En el avión, cuando ya creía haber cumplido todos los requisitos de entrada, me dieron otro formulario, esta vez de color blanco, en el que tuve que declarar que no llevaba caracoles ni hortalizas. Llegué al hotel sobrecogido, pues nunca pude imaginar que entre la gente que viaja abundaran los criminales, los violadores, los espías y los genocidas, además de los pobres que padecen enfermedades contagiosas o deficiencias físicas o mentales. Desde luego, lo que no me cabía en la cabeza es que nadie en su sano juicio viajara con caracoles en los bolsillos.

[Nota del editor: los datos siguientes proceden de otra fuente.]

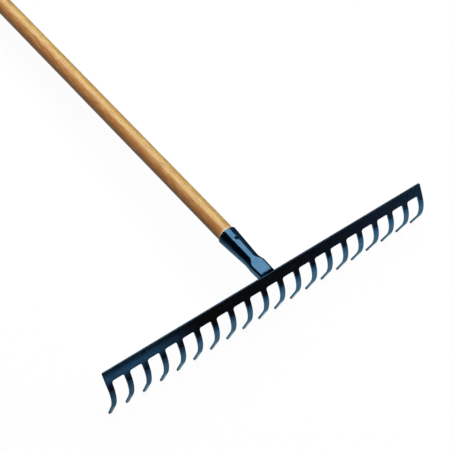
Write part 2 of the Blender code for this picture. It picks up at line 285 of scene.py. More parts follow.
class Finish:
    """A node tree that is written as expressions."""

    def __init__(self, tree):
        self.tree = tree

    def add(self, kind, settings=None, sockets=None, output=0):
        """Adds a node, sets what it is and then its sockets, and gives one of its outputs as a Value."""
        node = self.tree.nodes.new(kind)
        for key, value in (settings or {}).items():
            setattr(node, key, value)
        for key, value in (sockets or {}).items():
            self.feed(node.inputs[key], value)
        return Value(self, node.outputs[output])

    def feed(self, socket, value):
        if isinstance(value, Value):
            self.tree.links.new(value.socket, socket)
        elif socket.type == "RGBA":
            socket.default_value = (*value, 1)
        else:
            socket.default_value = value

    def place(self):
        """The point of the surface in the tool's own frame."""
        return self.add("ShaderNodeTexCoord", output="Object")

    def mark(self, name):
        """A number that the mesh carries at its points."""
        return self.add("ShaderNodeAttribute", {"attribute_name": name}, output="Fac")

    def math(self, operation, first, second):
        return self.add("ShaderNodeMath", {"operation": operation}, {0: first, 1: second})

    def vector(self, operation, first, second=(0, 0, 0), output=0):
        return self.add("ShaderNodeVectorMath", {"operation": operation}, {0: first, 1: second}, output)

    def long_grain(self, place, stretch):
        """The place squeezed along the handle's axis: a pattern in it is drawn out that many times."""
        return self.vector("MULTIPLY", place, (1, 1 / stretch, 1))

    def parts(self, vector):
        """The x, y and z of a vector."""
        split = self.add("ShaderNodeSeparateXYZ", sockets={0: vector}).socket.node
        return [Value(self, socket) for socket in split.outputs]

    def clouds(self, vector, size, detail=2.0, output=0):
        """Noise from 0 to 1 whose patches have about this size in metres."""
        sockets = {"Vector": vector, "Scale": 1 / size, "Detail": detail}
        return self.add("ShaderNodeTexNoise", sockets=sockets, output=output)

    def wandering(self, place, along, size, reach):
        """A place that strays by up to half the reach, in patches of this size of another vector."""
        cloud = self.clouds(along, size, output="Color")
        stray = self.vector("SUBTRACT", cloud, (0.5, 0.5, 0.5))
        return self.vector("ADD", place, self.vector("MULTIPLY", stray, (reach, 0, reach)))

    def step_between(self, value, low, high):
        """0 at low and 1 at high, eased in between."""
        settings = {"interpolation_type": "SMOOTHSTEP"}
        sockets = {"Value": value, "From Min": low, "From Max": high}
        return self.add("ShaderNodeMapRange", settings, sockets)

    def blend(self, share, first, second):
        """A mix of two colours."""
        sockets = {"Factor": share, 6: first, 7: second}
        return self.add("ShaderNodeMix", {"data_type": "RGBA"}, sockets, output=2)

    def bump(self, height, distance, normal=None):
        """The normal of a surface raised by height times distance in metres."""
        sockets = {"Height": height, "Distance": distance}
        if normal:
            sockets["Normal"] = normal
        return self.add("ShaderNodeBump", sockets=sockets)

    def seen(self):
        """1 for what the camera and glass see, 1 for what a gloss mirrors, and 0 for any other light."""
        rays = self.add("ShaderNodeLightPath").socket.node.outputs
        camera, through = Value(self, rays["Is Camera Ray"]), Value(self, rays["Is Transmission Ray"])
        return self.math("MAXIMUM", camera, through), Value(self, rays["Is Glossy Ray"])


def principled(name, varying, **fixed):
    """A material with the surface sockets that vary, from a function of its Finish, and the fixed ones."""
    made = bpy.data.materials.new(name)
    made.use_nodes = True
    finish = Finish(made.node_tree)
    shader = made.node_tree.nodes["Principled BSDF"]
    for key, value in (fixed | varying(finish)).items():
        finish.feed(shader.inputs[key.replace("_", " ")], value)
    return made


def glowing(name, varying, base=(0, 0, 0)):
    """A matt material whose glow varies."""
    fixed = {"Base_Color": base, "Roughness": 1.0, "Specular_IOR_Level": 0.0, "Emission_Strength": 1.0}
    return principled(name, varying, **fixed)


def blue_black_enamel(name, colours, sag):
    """Thick glossy enamel: it runs thin over edges, sags a little, and is chipped off the tines' tips, where
    painted shade also darkens them.
    """

    def varying(finish):
        place = finish.place()
        drift = finish.step_between(finish.clouds(place, 0.006, detail=4.0), 0.34, 0.66)
        thin = finish.mark("edge") * 0.4 + drift * 0.6
        dust = finish.step_between(finish.clouds(place, 0.0011), 0.62, 0.78)
        chips = finish.clouds(place, 0.0014, detail=3.0)
        # The tips' share: chipped enamel, and painted shade that darkens the tines towards their ends.
        worn = finish.step_between(finish.mark("tip") + (chips - 0.5) * 1.6, 0.42, 0.68)
        waves = finish.bump(finish.clouds(place, 0.010, detail=1.0), sag)
        peel = finish.bump(finish.clouds(place, 0.0016, detail=1.0), 0.00002, waves)
        enamel = finish.blend(thin, colours.enamel, colours.enamel_thin)
        return {
            "Base_Color": finish.blend(worn, enamel, colours.tip_wear_and_shade),
            "Roughness": 0.10 + drift * 0.04 + dust * 0.08 + worn * 0.3,
            "Normal": peel,
        }

    fixed = {"Metallic": 1.0, "Specular_Tint": (0.38, 0.52, 0.60)}
    return principled(name, varying, Coat_Weight=0.2, Coat_Roughness=0.05, **fixed)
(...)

Como estaba cansado, me metí en la cama y encendí la televisión; estaban pasando ese vídeo en el que se ve a cuatro policías blancos apalear a un negro. Me pareció entender que le habían dado ochenta bastonazos en sesenta segundos, o al revés. También dijeron que los agresores habían sido absueltos. Entonces me acordé del cuestionario verde y comprendí que los americanos intenten defenderse de violadores, criminales, terroristas y saboteadores; lo que pasa es que, como sucede tantas veces, tienen dentro el enemigo que creen que viene de fuera. Lo que no he conseguido entender todavía es lo de los caracoles.